> [What is required] From the listing that follows, extract every line and set it down unaltered.

> [Information supplied]
━━━━━━━━━━━━━━━━━━━━

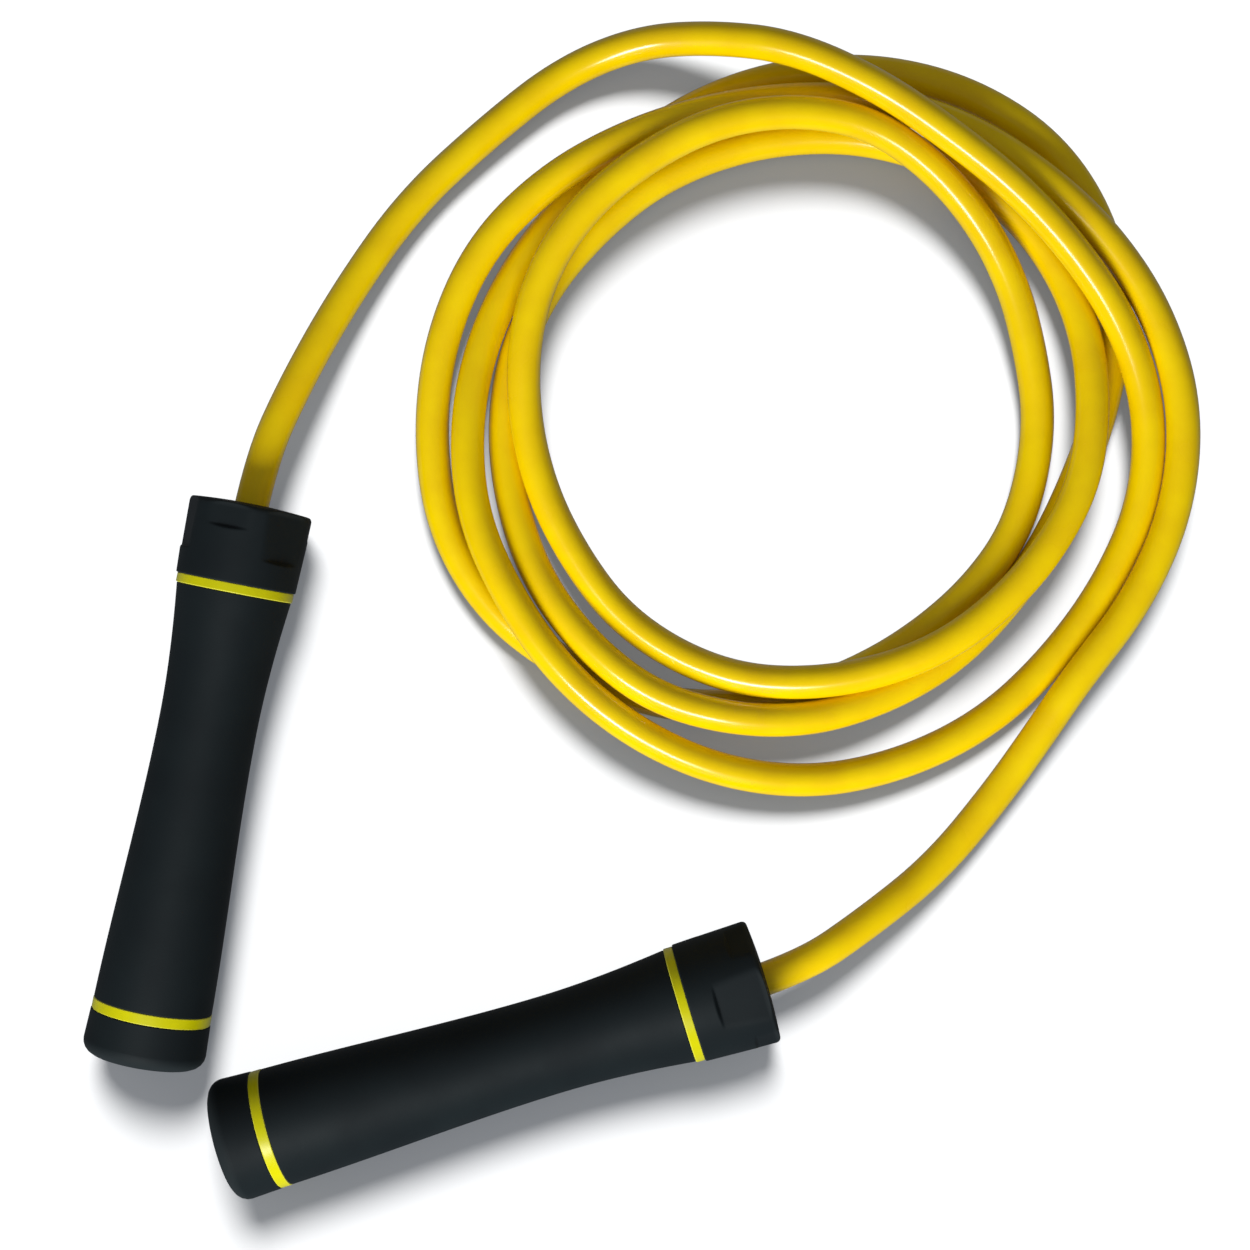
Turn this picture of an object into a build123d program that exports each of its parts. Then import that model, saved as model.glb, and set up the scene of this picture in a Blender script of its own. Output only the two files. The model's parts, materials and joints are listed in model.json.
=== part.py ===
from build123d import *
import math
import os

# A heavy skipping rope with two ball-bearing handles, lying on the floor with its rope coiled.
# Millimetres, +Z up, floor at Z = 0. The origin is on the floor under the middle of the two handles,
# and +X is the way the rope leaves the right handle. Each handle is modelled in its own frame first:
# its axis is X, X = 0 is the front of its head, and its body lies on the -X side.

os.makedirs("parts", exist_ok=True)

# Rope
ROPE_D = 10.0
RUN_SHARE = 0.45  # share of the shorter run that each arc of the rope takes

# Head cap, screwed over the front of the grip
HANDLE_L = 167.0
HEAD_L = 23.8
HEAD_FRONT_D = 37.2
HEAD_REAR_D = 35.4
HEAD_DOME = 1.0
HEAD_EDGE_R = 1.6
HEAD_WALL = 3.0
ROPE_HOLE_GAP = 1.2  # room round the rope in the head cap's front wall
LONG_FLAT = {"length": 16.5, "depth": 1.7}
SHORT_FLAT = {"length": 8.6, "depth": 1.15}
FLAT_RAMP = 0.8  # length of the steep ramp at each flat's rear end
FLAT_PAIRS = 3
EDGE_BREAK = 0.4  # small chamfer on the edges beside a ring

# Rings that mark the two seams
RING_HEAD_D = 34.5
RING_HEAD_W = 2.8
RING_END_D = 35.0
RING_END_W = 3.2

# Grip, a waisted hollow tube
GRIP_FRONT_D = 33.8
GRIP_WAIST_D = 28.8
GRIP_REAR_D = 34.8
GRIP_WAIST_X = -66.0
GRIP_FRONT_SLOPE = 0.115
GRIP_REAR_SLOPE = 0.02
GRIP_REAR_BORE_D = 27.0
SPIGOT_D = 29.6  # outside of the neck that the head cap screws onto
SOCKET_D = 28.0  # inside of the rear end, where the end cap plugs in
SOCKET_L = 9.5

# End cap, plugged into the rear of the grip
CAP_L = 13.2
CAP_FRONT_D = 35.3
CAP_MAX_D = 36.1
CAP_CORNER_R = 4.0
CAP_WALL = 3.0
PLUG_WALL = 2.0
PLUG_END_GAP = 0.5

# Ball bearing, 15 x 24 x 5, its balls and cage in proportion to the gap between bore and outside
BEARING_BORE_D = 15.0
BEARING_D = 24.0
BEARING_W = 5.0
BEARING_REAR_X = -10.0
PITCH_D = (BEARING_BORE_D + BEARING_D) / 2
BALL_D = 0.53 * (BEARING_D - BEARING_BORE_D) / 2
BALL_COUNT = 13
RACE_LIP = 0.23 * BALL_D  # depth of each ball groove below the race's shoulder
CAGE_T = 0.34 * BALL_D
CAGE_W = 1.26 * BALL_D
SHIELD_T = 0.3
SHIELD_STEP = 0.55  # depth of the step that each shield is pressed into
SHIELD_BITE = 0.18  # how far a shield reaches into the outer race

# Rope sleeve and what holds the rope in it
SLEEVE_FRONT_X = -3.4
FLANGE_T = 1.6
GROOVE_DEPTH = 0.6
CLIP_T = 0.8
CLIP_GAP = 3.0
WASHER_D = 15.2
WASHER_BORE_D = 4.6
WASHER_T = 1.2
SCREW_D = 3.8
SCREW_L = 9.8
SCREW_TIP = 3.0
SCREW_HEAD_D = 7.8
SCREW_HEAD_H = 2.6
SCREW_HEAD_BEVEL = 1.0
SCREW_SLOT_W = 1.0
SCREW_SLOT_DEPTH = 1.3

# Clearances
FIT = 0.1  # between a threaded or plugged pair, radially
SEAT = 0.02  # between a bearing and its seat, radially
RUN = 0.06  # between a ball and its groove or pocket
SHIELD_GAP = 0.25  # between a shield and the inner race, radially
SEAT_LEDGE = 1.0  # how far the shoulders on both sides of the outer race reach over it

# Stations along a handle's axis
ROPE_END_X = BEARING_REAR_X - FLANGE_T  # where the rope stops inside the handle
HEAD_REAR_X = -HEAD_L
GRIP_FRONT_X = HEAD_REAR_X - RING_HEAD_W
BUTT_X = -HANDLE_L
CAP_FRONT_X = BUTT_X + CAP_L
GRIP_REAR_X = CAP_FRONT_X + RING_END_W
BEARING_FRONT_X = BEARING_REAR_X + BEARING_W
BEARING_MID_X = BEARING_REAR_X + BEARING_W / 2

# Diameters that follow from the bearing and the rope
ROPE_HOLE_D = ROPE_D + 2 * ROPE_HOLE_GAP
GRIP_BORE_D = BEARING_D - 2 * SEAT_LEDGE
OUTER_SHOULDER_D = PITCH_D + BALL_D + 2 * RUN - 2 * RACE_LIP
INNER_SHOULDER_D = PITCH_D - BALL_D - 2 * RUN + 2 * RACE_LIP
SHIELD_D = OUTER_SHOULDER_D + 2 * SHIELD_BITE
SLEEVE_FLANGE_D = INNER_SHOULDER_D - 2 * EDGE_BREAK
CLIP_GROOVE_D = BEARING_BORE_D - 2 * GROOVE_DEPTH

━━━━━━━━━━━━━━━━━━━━

> [Result for this exercise]
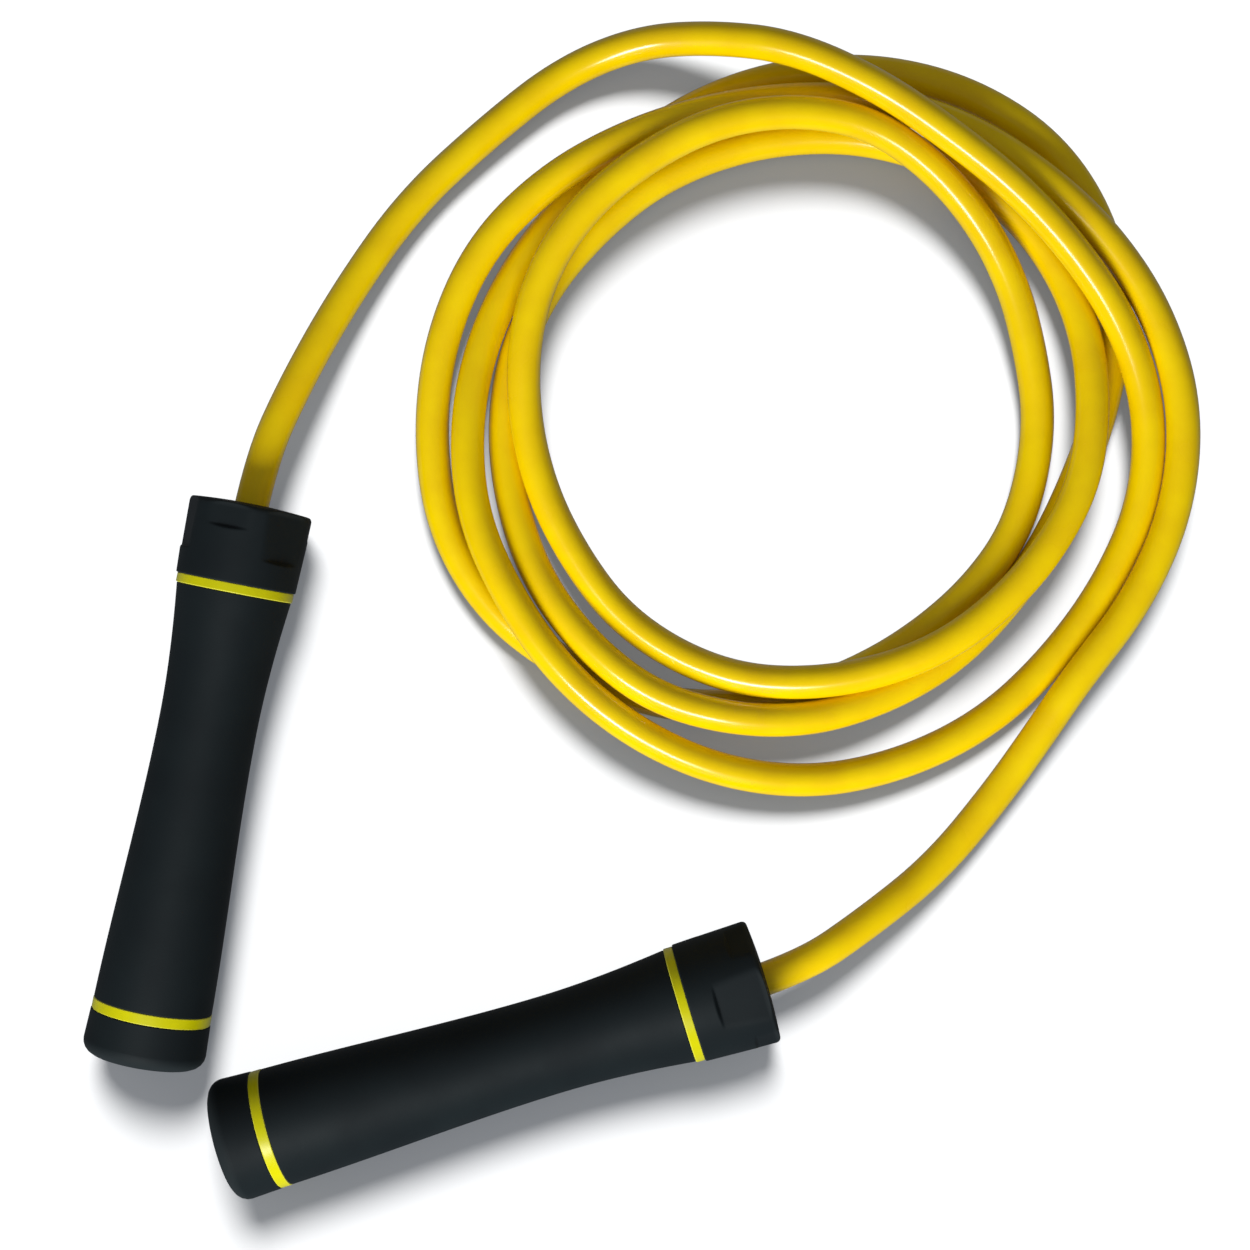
Turn this picture of an object into a build123d program that exports each of its parts. Then import that model, saved as model.glb, and set up the scene of this picture in a Blender script of its own. Output only the two files. The model's parts, materials and joints are listed in model.json.
=== part.py ===
from build123d import *
import math
import os

# A heavy skipping rope with two ball-bearing handles, lying on the floor with its rope coiled.
# Millimetres, +Z up, floor at Z = 0. The origin is on the floor under the middle of the two handles,
# and +X is the way the rope leaves the right handle. Each handle is modelled in its own frame first:
# its axis is X, X = 0 is the front of its head, and its body lies on the -X side.

os.makedirs("parts", exist_ok=True)

# Rope
ROPE_D = 10.0
RUN_SHARE = 0.45  # share of the shorter run that each arc of the rope takes

# Head cap, screwed over the front of the grip
HANDLE_L = 167.0
HEAD_L = 23.8
HEAD_FRONT_D = 37.2
HEAD_REAR_D = 35.4
HEAD_DOME = 1.0
HEAD_EDGE_R = 1.6
HEAD_WALL = 3.0
ROPE_HOLE_GAP = 1.2  # room round the rope in the head cap's front wall
LONG_FLAT = {"length": 16.5, "depth": 1.7}
SHORT_FLAT = {"length": 8.6, "depth": 1.15}
FLAT_RAMP = 0.8  # length of the steep ramp at each flat's rear end
FLAT_PAIRS = 3
EDGE_BREAK = 0.4  # small chamfer on the edges beside a ring

# Rings that mark the two seams
RING_HEAD_D = 34.5
RING_HEAD_W = 2.8
RING_END_D = 35.0
RING_END_W = 3.2

# Grip, a waisted hollow tube
GRIP_FRONT_D = 33.8
GRIP_WAIST_D = 28.8
GRIP_REAR_D = 34.8
GRIP_WAIST_X = -66.0
GRIP_FRONT_SLOPE = 0.115
GRIP_REAR_SLOPE = 0.02
GRIP_REAR_BORE_D = 27.0
SPIGOT_D = 29.6  # outside of the neck that the head cap screws onto
SOCKET_D = 28.0  # inside of the rear end, where the end cap plugs in
SOCKET_L = 9.5

# End cap, plugged into the rear of the grip
CAP_L = 13.2
CAP_FRONT_D = 35.3
CAP_MAX_D = 36.1
CAP_CORNER_R = 4.0
CAP_WALL = 3.0
PLUG_WALL = 2.0
PLUG_END_GAP = 0.5

# Ball bearing, 15 x 24 x 5, its balls and cage in proportion to the gap between bore and outside
BEARING_BORE_D = 15.0
BEARING_D = 24.0
BEARING_W = 5.0
BEARING_REAR_X = -10.0
PITCH_D = (BEARING_BORE_D + BEARING_D) / 2
BALL_D = 0.53 * (BEARING_D - BEARING_BORE_D) / 2
BALL_COUNT = 13
RACE_LIP = 0.23 * BALL_D  # depth of each ball groove below the race's shoulder
CAGE_T = 0.34 * BALL_D
CAGE_W = 1.26 * BALL_D
SHIELD_T = 0.3
SHIELD_STEP = 0.55  # depth of the step that each shield is pressed into
SHIELD_BITE = 0.18  # how far a shield reaches into the outer race

# Rope sleeve and what holds the rope in it
SLEEVE_FRONT_X = -3.4
FLANGE_T = 1.6
GROOVE_DEPTH = 0.6
CLIP_T = 0.8
CLIP_GAP = 3.0
WASHER_D = 15.2
WASHER_BORE_D = 4.6
WASHER_T = 1.2
SCREW_D = 3.8
SCREW_L = 9.8
SCREW_TIP = 3.0
SCREW_HEAD_D = 7.8
SCREW_HEAD_H = 2.6
SCREW_HEAD_BEVEL = 1.0
SCREW_SLOT_W = 1.0
SCREW_SLOT_DEPTH = 1.3

# Clearances
FIT = 0.1  # between a threaded or plugged pair, radially
SEAT = 0.02  # between a bearing and its seat, radially
RUN = 0.06  # between a ball and its groove or pocket
SHIELD_GAP = 0.25  # between a shield and the inner race, radially
SEAT_LEDGE = 1.0  # how far the shoulders on both sides of the outer race reach over it

# Stations along a handle's axis
ROPE_END_X = BEARING_REAR_X - FLANGE_T  # where the rope stops inside the handle
HEAD_REAR_X = -HEAD_L
GRIP_FRONT_X = HEAD_REAR_X - RING_HEAD_W
BUTT_X = -HANDLE_L
CAP_FRONT_X = BUTT_X + CAP_L
GRIP_REAR_X = CAP_FRONT_X + RING_END_W
BEARING_FRONT_X = BEARING_REAR_X + BEARING_W
BEARING_MID_X = BEARING_REAR_X + BEARING_W / 2

# Diameters that follow from the bearing and the rope
ROPE_HOLE_D = ROPE_D + 2 * ROPE_HOLE_GAP
GRIP_BORE_D = BEARING_D - 2 * SEAT_LEDGE
OUTER_SHOULDER_D = PITCH_D + BALL_D + 2 * RUN - 2 * RACE_LIP
INNER_SHOULDER_D = PITCH_D - BALL_D - 2 * RUN + 2 * RACE_LIP
SHIELD_D = OUTER_SHOULDER_D + 2 * SHIELD_BITE
SLEEVE_FLANGE_D = INNER_SHOULDER_D - 2 * EDGE_BREAK
CLIP_GROOVE_D = BEARING_BORE_D - 2 * GROOVE_DEPTH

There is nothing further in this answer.